▶ _WORK TO DO_:
Using the data that follows, return exactly the lines from the one that contains "for name, strap_piece" through the one that contains "points = [vertex.co", ends included.

........

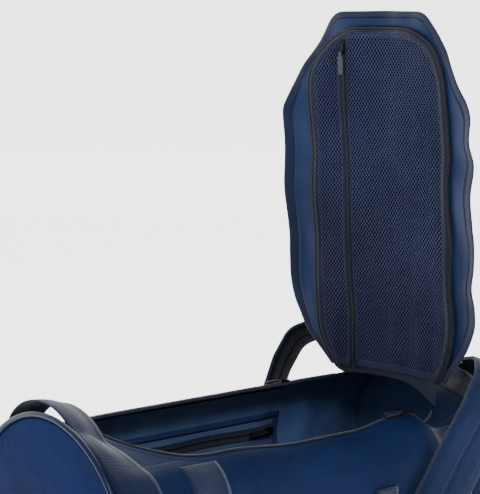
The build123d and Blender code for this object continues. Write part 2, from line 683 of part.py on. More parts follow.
STRAP_PIECES = {
    "shoulder_strap": ribbon(STRAP_ARCH, STRAP_ARCH_RADII, STRAP_WIDTH, STRAP_PAD),
    "strap_top_webbing": ribbon(STRAP_TOP_WEBBING, [60, 60], STRAP_WEBBING_WIDTH, WEBBING),
    "strap_low_webbing": ribbon(STRAP_LOW_WEBBING, [400], STRAP_WEBBING_WIDTH, WEBBING),
    "strap_locks": Compound(
        children=[
            lock_on(STRAP_TOP_WEBBING[1], STRAP_TOP_WEBBING[2]),
            lock_on(STRAP_LOW_WEBBING[0], STRAP_LOW_WEBBING[1]),
        ]
    ),
}
for name, strap_piece in STRAP_PIECES.items():
    for side, place in ((-1, "front"), (1, "back")):
        with BuildPart() as piece:
            add(strap_piece)
            if side > 0:
                mirror(about=Plane.XZ, mode=Mode.REPLACE)
        finish(piece, f"{place}_{name}")
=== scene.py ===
# %% [markdown]
# # A travel duffel with its lid standing open
#
# This lesson dresses a frame of rigid solids as a soft bag. The frame holds every size,
# place and joint. Here the cloth gets its sag, the mesh its holes, the zips their teeth
# and the webbing its weave.

import json
import math

import bmesh
import bpy
import numpy as np
from mathutils import Matrix, Vector, noise


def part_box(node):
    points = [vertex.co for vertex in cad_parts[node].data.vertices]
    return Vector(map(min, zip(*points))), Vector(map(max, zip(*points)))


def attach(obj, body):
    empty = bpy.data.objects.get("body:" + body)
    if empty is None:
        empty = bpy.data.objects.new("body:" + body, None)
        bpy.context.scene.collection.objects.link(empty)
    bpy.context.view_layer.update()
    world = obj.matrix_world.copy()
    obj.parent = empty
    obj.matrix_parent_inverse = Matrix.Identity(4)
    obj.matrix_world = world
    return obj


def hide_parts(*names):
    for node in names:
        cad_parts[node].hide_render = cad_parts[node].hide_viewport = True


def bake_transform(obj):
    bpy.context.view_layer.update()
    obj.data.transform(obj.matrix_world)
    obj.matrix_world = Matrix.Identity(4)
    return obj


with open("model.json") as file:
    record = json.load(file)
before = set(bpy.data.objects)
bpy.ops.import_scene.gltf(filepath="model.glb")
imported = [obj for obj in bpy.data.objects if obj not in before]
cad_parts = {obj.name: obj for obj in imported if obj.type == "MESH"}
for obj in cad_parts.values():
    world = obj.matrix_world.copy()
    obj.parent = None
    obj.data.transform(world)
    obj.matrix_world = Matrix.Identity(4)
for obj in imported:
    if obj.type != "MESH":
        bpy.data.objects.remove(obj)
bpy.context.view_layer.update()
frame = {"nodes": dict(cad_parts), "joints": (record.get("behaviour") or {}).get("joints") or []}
print("solids in the frame:", len(frame["nodes"]))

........

▶ _RESULT FOR THIS TASK_:
for name, strap_piece in STRAP_PIECES.items():
    for side, place in ((-1, "front"), (1, "back")):
        with BuildPart() as piece:
            add(strap_piece)
            if side > 0:
                mirror(about=Plane.XZ, mode=Mode.REPLACE)
        finish(piece, f"{place}_{name}")
=== scene.py ===
# %% [markdown]
# # A travel duffel with its lid standing open
#
# This lesson dresses a frame of rigid solids as a soft bag. The frame holds every size,
# place and joint. Here the cloth gets its sag, the mesh its holes, the zips their teeth
# and the webbing its weave.

import json
import math

import bmesh
import bpy
import numpy as np
from mathutils import Matrix, Vector, noise


def part_box(node):
    points = [vertex.co for vertex in cad_parts[node].data.vertices]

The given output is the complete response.